これらのファイル(マルウェア)は、攻撃者によって数時間ごとに更新されるため、アンチウィルスによるパターンマッチングからも逃れる可能性があることを記事では述べています。
この辺りを踏まえると500,000台になるんですかね。
それぞれのマルウェアの挙動
Azorult
Azorulttに関しては、以前にブログの記事でも掲載しているので、覚えている方もいらっしゃるとは思いますが、情報窃取マルウェアとしてよく知られています。
今回の攻撃でも、実行後、端末内のファイルをスキャンすることで、ブラウザのデータ、Cookie、電子メールクライアント、暗号通貨ウォレットなどの機密データを検索します。
このデータを%TEMP%ディレクトリにコピーして、圧縮したのち、攻撃者に送信します。
情報送信した後に、%TEMP%にコピーしたすべてのデータを削除し、活動の隠ぺいを試みます。
Predator
Predatorは、先述の通り、Bitbucket内のマルウェアをダウンロードする機能と、ブラウザに保存されたパスワードなどの機密データや写真データ、スクリーンショット、暗号資産のウォレットの窃取を行う機能を持っています。
Predatorは以前にも、RIG Exploit Kitなどのエクスプロイトキットとフィッシング攻撃を介して配信されていたとのことです。
STOPランサムウェア
STOPランサムウェアは、暗号化の前に感染端末内をスキャンし、VM上で実行されているかどうかを確認します。
次に、%AppData%にフォルダーを作成して、自身コピーし、他のユーザーがアクセスできないようにファイルへのアクセス制御を変更します。
また、5分ごとに実行されるようレジストリキーの変更とタスクの登録を行います。 そして実行後、攻撃者の用意したC2サーバーに接続し、MACアドレスのMD5ハッシュを送信し、ファイル暗号化用のキーをダウンロードします。

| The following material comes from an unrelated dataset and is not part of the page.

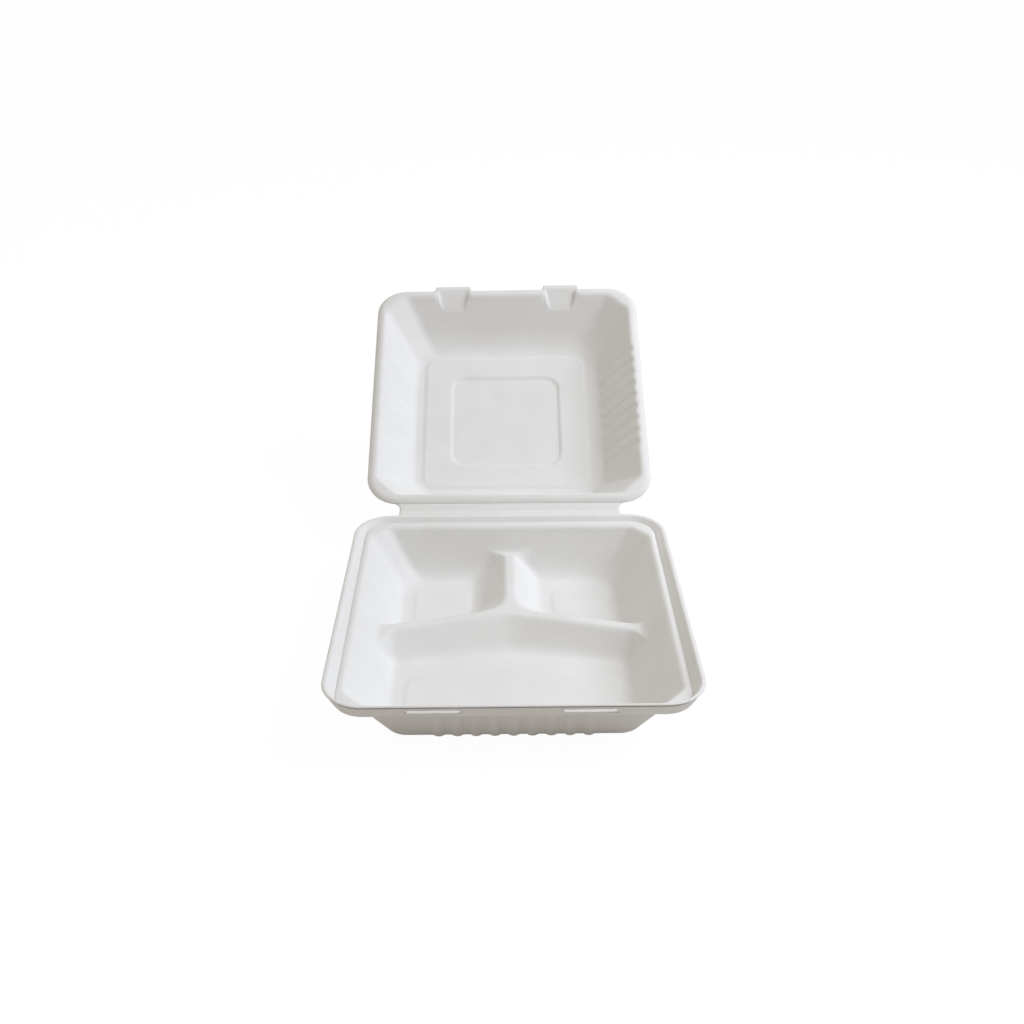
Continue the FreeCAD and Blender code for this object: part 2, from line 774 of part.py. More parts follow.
TAB_HEEL = f"({FLANGE_TOP} - tab_drop)"
TAB_LIP = f"({TAB_TOP} - tab_sheet)"
POCKET_FLOOR = f"({FLANGE_TOP} - tab_pocket)"
tabs = []
pockets = []
for side, sign in (("right", 1), ("left", -1)):
    tabs.append(
        tab_wedge(
            f"tab_{side}_ramp",
            sign,
            (TAB_HEEL, TAB_LIP),
            ("tab_width / 2 - tab_taper", "tab_width / 2"),
            (f"{wall_place(TAB_HEEL)} + wall", TAB_TIP),
        )
    )
    tabs.append(
        tab_wedge(
            f"tab_{side}_tip", sign, (TAB_LIP, TAB_TOP), ("tab_width / 2", "tab_width / 2"), (TAB_TIP, TAB_TIP)
        )
    )
    pockets.append(
        tab_wedge(
            f"pocket_{side}",
            sign,
            (POCKET_FLOOR, f"({FLANGE_TOP} + tab_sink)"),
            ("tab_width / 2 - tab_taper - sheet", "tab_width / 2 - sheet"),
            (f"{wall_place(POCKET_FLOOR)} + tab_sink", f"{TAB_TIP} - tab_sheet"),
        )
    )

# Lid's half of the hinge strip, and the plane that trims what reaches past the lid's panel

LID_STRIP = [
    ("strip_width / 2", "hinge_gap / 2"),
    ("strip_width / 2 + strip_splay", f"{LID_NEAR} + rim_land"),
    ("-strip_width / 2 - strip_splay", f"{LID_NEAR} + rim_land"),
    ("-strip_width / 2", "hinge_gap / 2"),
]
LID_STRIP_TOP = f"({FLANGE_EDGE} - strip_step)"
lid_strip = slab("lid_strip", LID_STRIP, f"{LID_STRIP_TOP} - strip_sheet", LID_STRIP_TOP)
lid_ground = block(
    "lid_ground",
    ("-rim_width", "-rim_width", f"{LID_FLOOR} - sheet - lid_depth"),
    ("2 * rim_width", "4 * rim_width", "lid_depth"),
)

lid_block = cut("lid_block", fuse("lid_forms", [lid_form, flange, lid_strip, trimmed_ribs, *tabs]), lid_ground)
lid_shell = cut("lid_shell", lid_block, fuse("lid_hollows", [lid_well, *rib_grooves, *pockets]))
lid_framed = cut("lid_framed", fuse("lid_padded", [lid_shell, frame_pad]), frame_recess)
lid = cut("lid", fuse("lid_whole", [lid_framed, dish_pad]), dish)
hinge_axis = FreeCAD.Vector(1, 0, 0)
lid.Placement = FreeCAD.Placement(FreeCAD.Vector(), FreeCAD.Rotation(hinge_axis, size("lid_angle")))
lid.setExpression("Placement.Rotation.Angle", bound("lid_angle"))
lid.setExpression("Placement.Base.y", bound(f"{BACK} + hinge_reach"))
lid.setExpression("Placement.Base.z", bound(HINGE_HEIGHT))

# Check and write

tray.Label = "tray"
lid.Label = "lid"
document.recompute()
for thing in document.Objects:
    if "Invalid" in thing.State or "Error" in thing.State:
        raise RuntimeError(f"{thing.Name} did not recompute: {thing.State}")
    if hasattr(thing, "Shape") and (thing.Shape.isNull() or not thing.Shape.isValid()):
        raise RuntimeError(f"{thing.Name} has no valid shape")
for piece in (tray, lid):
    if len(piece.Shape.Solids) != 1:
        raise RuntimeError(f"{piece.Label} is not one solid")
    piece.Shape.exportStep(f"parts/{piece.Label}.step")
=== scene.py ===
"""Open clamshell food container of moulded fibre: tray with three hollows, shallow lid and the fold between."""
import logging
import math
from dataclasses import dataclass, field
from enum import Enum

import bmesh
import bpy
import numpy as np
from mathutils import Euler, Matrix, Vector


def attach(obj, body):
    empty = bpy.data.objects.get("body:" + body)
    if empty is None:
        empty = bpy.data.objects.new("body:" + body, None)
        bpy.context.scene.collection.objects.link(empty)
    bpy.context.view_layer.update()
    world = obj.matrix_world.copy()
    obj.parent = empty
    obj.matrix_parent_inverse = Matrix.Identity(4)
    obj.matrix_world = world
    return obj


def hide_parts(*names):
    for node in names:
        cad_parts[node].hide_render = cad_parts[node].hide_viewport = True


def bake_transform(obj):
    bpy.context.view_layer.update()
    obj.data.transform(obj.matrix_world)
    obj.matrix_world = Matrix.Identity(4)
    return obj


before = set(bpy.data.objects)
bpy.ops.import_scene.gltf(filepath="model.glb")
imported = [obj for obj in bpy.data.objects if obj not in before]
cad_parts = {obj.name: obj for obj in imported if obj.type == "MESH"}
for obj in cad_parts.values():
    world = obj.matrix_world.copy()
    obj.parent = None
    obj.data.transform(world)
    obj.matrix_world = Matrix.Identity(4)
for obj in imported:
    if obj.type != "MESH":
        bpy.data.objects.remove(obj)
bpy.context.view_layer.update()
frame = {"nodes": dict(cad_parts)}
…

ちなみに、STOPランサムウェアは、システムに追加のマルウェアを感染させるために使用するダウンローダー機能も備えているようです。
Vidar
Vidarは、システム情報、ブラウザのパスワードやCookie、履歴情報、電子メール、二要素認証データの収集を行う情報窃取マルウェアです。
コインマイナーEvasive
コインマイナーEvasiveは、暗号資産MoneroをマイニングするXMRigを落としてくるドロッパーです。
Evasiveには、デバッグ防止機能があり、意図的に手動によるアンパックを困難にするパッキング手法Themidaでパックされています。
また、コードインジェクション機能、ファイル名の変更機能、ファイルの暗号化機能、Torを介して接続する機能など、検出を回避するために使用するいくつかの機能を利用した回避手法も使用しています。
まとめ
今回は、攻撃者がBitbucketを悪用して、攻撃に利用するパターンを紹介しました。
ユーザにとって有用な機能は攻撃者にとっても有用だということが、確認できたかと思います。
今回のポイントとしては、プライベートレポジトリとして利用されるBitbucketが、攻撃者側の検知回避に利用され始めているというところでしょうか。
利用者目線を持ちつつ、攻撃者目線を持つことも、防御策を考えるいいきっかけになるのかもしれません。